Deconstructing Myocardial Heterogeneity through Ultrasound Backscatter Physics and Deep Topological Learning
Abstract
Purpose
Hypertensive heart disease in Africa progresses as a silent epidemic of myocardial fibrosis, undetectable by conventional echocardiography until irreversible failure. This study hypothesized that early fibrosis manifests as a perturbation in ultrasonic scattering physics, extractable from raw ultrasound data.
Methods
This study developed ECHO-TEXNET, a deep learning model that fuses a physics-informed Convolutional Neural Network (analyzing raw backscatter statistics) with a topological Graph Neural Network (modeling myocardial microarchitectural connectivity). The model was trained and validated against cardiac MRI-derived extracellular volume (ECV) in a prospective cohort of 1,250 West Africans. Its prognostic power was tested in a 5-year longitudinal sub-study.
Results
ECHO-TEXNET’s Heterogeneity Index (HI) correlated near-perfectly with MRI-ECV (r=0.91, p<0.001), detecting significant fibrosis with 94.3% sensitivity and 97.1% specificity.
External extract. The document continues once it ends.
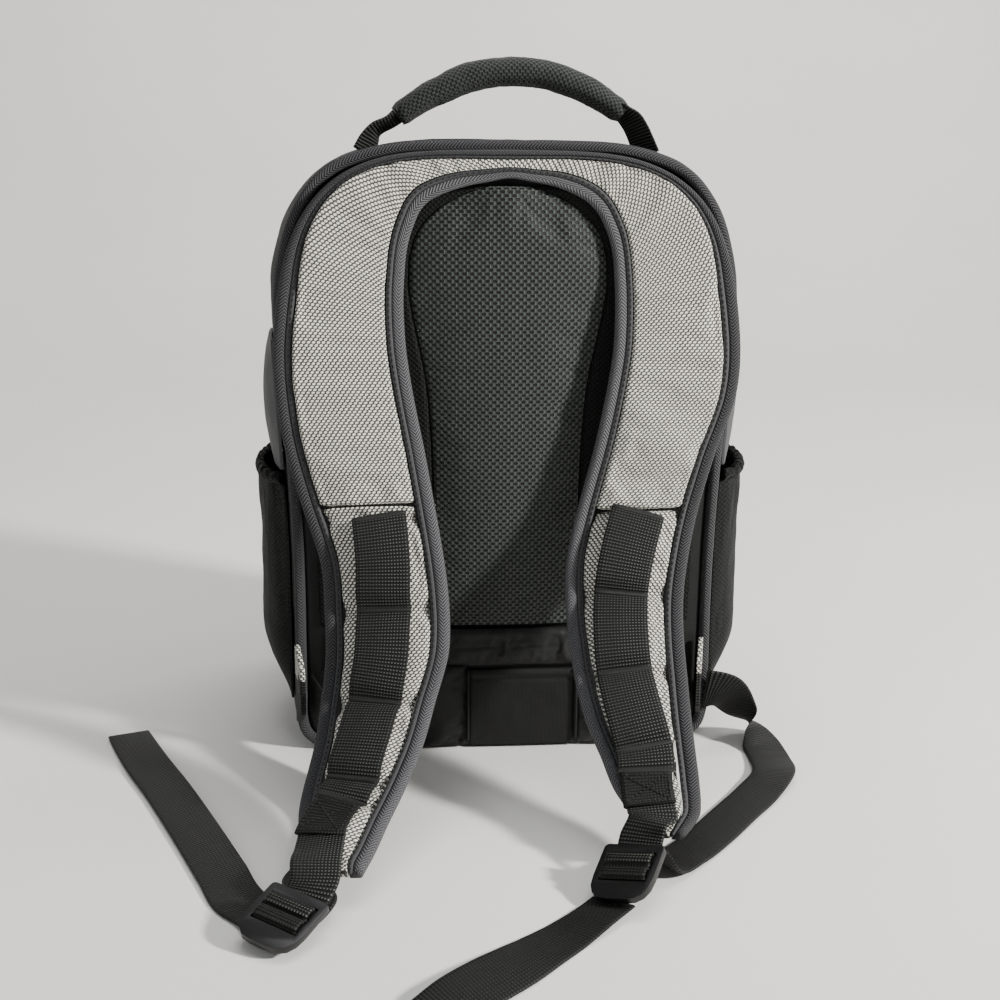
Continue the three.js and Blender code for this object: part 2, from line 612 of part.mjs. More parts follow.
function lumbar() {
  const half = 0.8 * BODY_HALF_WIDTH;
  const bandBottom = LUMBAR_TOP - LUMBAR_BAND_HEIGHT;
  const strip = (low, high, from, to) => [
    { height: low, from, to, full: 1 },
    { height: (low + high) / 2, from, to, full: 1 },
    { height: high, from, to, full: 1 },
  ];
  const cushionTop = bandBottom - GAP;
  backPad('lumbar_band', strip(bandBottom, LUMBAR_TOP, -half, half), [4, 6], LUMBAR_THICK, 'black_nylon');
  const low = 3;
  const left = strip(low, cushionTop, -0.97 * half, -FLAP_LEFT - 2.5);
  backPad('lumbar_cushion_left', left, [5, 5], CUSHION_THICK, 'black_nylon');
  const right = strip(low, cushionTop, FLAP_RIGHT + 2.5, 0.97 * half);
  backPad('lumbar_cushion_right', right, [5, 5], CUSHION_THICK, 'black_nylon');
  backPad('belt_flap', strip(low - 1, cushionTop - 3, -FLAP_LEFT, FLAP_RIGHT), [4, 4], FLAP_THICK, 'grey_nylon');
}

// The harness as rows from the crown to a tip. Each row has its inner and outer edge, and the unit vectors
// across it and out of its face.
const ROW_STEPS = 2;
function harnessRows(sections, side, reach) {
  const last = sections.length - 1;
  const rows = range(last * ROW_STEPS + 1).map((step) => {
    const place = step / ROW_STEPS;
    const read = (column) => columnAt(sections, column, place);
    const away = read('away') * reach;
    const innerX = read('inner') * BODY_HALF_WIDTH;
    const outerX = read('outer') * BODY_HALF_WIDTH;
    const width = Math.hypot(outerX - innerX, (read('outerUp') - read('innerUp')) * BODY_HEIGHT);
    const turn = (Math.tan(degrees(read('roll'))) * width) / 2;
    const fall = turn * TURN_FALL;
    const inner = point(side * innerX, BACK_Y - away - turn, read('innerUp') * BODY_HEIGHT + fall);
    const outer = point(side * outerX, BACK_Y - away + turn, read('outerUp') * BODY_HEIGHT - fall);
    return { inner, outer, tape: read('tape') * OUTER_TAPE };
  });
  const middle = (row) => row.inner.clone().add(row.outer).multiplyScalar(0.5);
  let travelled = 0;
  rows.forEach((row, index) => {
    const before = rows[Math.max(index - 1, 0)];
    const after = rows[Math.min(index + 1, rows.length - 1)];
    const along = middle(after).sub(middle(before));
    if (index === 0) {
      along.set(side, 0, 0);
    }
    row.width = row.inner.distanceTo(row.outer);
    row.across = row.outer.clone().sub(row.inner).divideScalar(row.width);
    row.face = new THREE.Vector3().crossVectors(row.across, along).multiplyScalar(-side).normalize();
    row.middle = middle(row);
    travelled += index === 0 ? 0 : row.middle.distanceTo(rows[index - 1].middle);
    row.travel = travelled;
    row.innerTape = Math.min(INNER_TAPE, row.width * MOST_TAPE);
    row.outerTape = Math.min(row.tape, row.width * MOST_TAPE);
  });
  return rows;
}
const LEFT_ROWS = harnessRows(LEFT_SECTIONS, -1, LEFT_REACH);
const RIGHT_ROWS = harnessRows(RIGHT_SECTIONS, 1, RIGHT_REACH);
function barsOn(rows, shares) {
  const whole = rows[rows.length - 1].travel;
  return { first: shares.first * whole, pitch: shares.pitch * whole };
}
const LEFT_BARS = barsOn(LEFT_ROWS, LEFT_BAR_SHARES);
const RIGHT_BARS = barsOn(RIGHT_ROWS, RIGHT_BAR_SHARES);

// A point of a row's cross-section: a length from the inner edge, and a height off the middle surface.
function rowPoint(row, length, height) {
  return row.inner.clone().addScaledVector(row.across, length).addScaledVector(row.face, height);
}

function padSection(row) {
  const from = row.innerTape + GAP;
  const to = row.width - row.outerTape - GAP;
  const lean = 0.18 * (to - from);
  const crown = Math.min(1, (to - from) / (2 * INNER_TAPE));
  const front = mix(HARNESS_EDGE, HARNESS_FRONT, crown);
  const shoulder = mix(HARNESS_EDGE, HARNESS_FRONT, 0.75 * crown);
  return [
    rowPoint(row, from, -HARNESS_EDGE),
    rowPoint(row, from, HARNESS_EDGE),
    rowPoint(row, from + lean, shoulder),
    rowPoint(row, (from + to) / 2, front),
    rowPoint(row, to - lean, shoulder),
    rowPoint(row, to, HARNESS_EDGE),
    rowPoint(row, to, -HARNESS_EDGE),
    rowPoint(row, (from + to) / 2, -mix(HARNESS_EDGE, HARNESS_BACK, crown)),
  ];
}

function tapeSection(row, width, fromOuter) {
  const profile = [
    { across: 0, up: -0.2 },
    { across: 0.12, up: -0.95 },
    { across: 1, up: -0.95 },
    { across: 1, up: 0.85 },
    { across: 0.4, up: 1.2 },
    { across: 0.06, up: 0.75 },
  ];
  return profile.map(({ across, up }) => {
    const length = fromOuter ? row.width - across * width : across * width;
    return rowPoint(row, length, up * HARNESS_EDGE);
  });
}

const SEAM_BACK = 8;
function harness() {
  const yoke = (rows, bars) => rows.filter((row) => row.travel < bars.first - SEAM_BACK);
  const strap = (rows, bars) => rows.filter((row) => row.travel >= bars.first - SEAM_BACK);
  const seam = (rows, bars) => {
    const before = yoke(rows, bars).pop();
    const after = strap(rows, bars)[0];
    const share = (GAP * 2) / after.middle.distanceTo(before.middle);
    const last = padSection(before);
    return padSection(after).map((corner, index) => corner.clone().lerp(last[index], share));
  };
  add('shoulder_yoke', loft([
    seam(LEFT_ROWS, LEFT_BARS),
    ...yoke(LEFT_ROWS, LEFT_BARS).reverse().map(padSection),
    ...yoke(RIGHT_ROWS, RIGHT_BARS).slice(1).map(padSection),
    seam(RIGHT_ROWS, RIGHT_BARS),
  ]), 'silver_cloth');
  add('shoulder_strap_left', loft(strap(LEFT_ROWS, LEFT_BARS).map(padSection)), 'silver_cloth');
  add('shoulder_strap_right', loft(strap(RIGHT_ROWS, RIGHT_BARS).map(padSection)), 'silver_cloth');
  const around = [...LEFT_ROWS].reverse().concat(RIGHT_ROWS.slice(1));
  add('inner_binding', loft(around.map((row) => tapeSection(row, row.innerTape, false))), 'grey_binding');
  add('outer_binding', loft(around.map((row) => tapeSection(row, row.outerTape, true))), 'grey_binding');
}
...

In longitudinal analysis, the HI was the dominant predictor of progression to heart failure (adjusted Hazard Ratio per 1-SD increase: 12.4, 95% CI 6.8–22.6, p<0.0001), while ejection fraction and global strain showed no predictive value.
Conclusion
This work decodes a hidden biophysical signature of pre-clinical fibrosis within standard ultrasound data. The HI identifies high-risk individuals nearly a decade before symptomatic heart failure, enabling a paradigm shift from managing late-stage disease to preventing its microarchitectural origin. We propose the new diagnostic entity of Ultrasound-Defined Pre-Fibrotic Cardiomyopathy.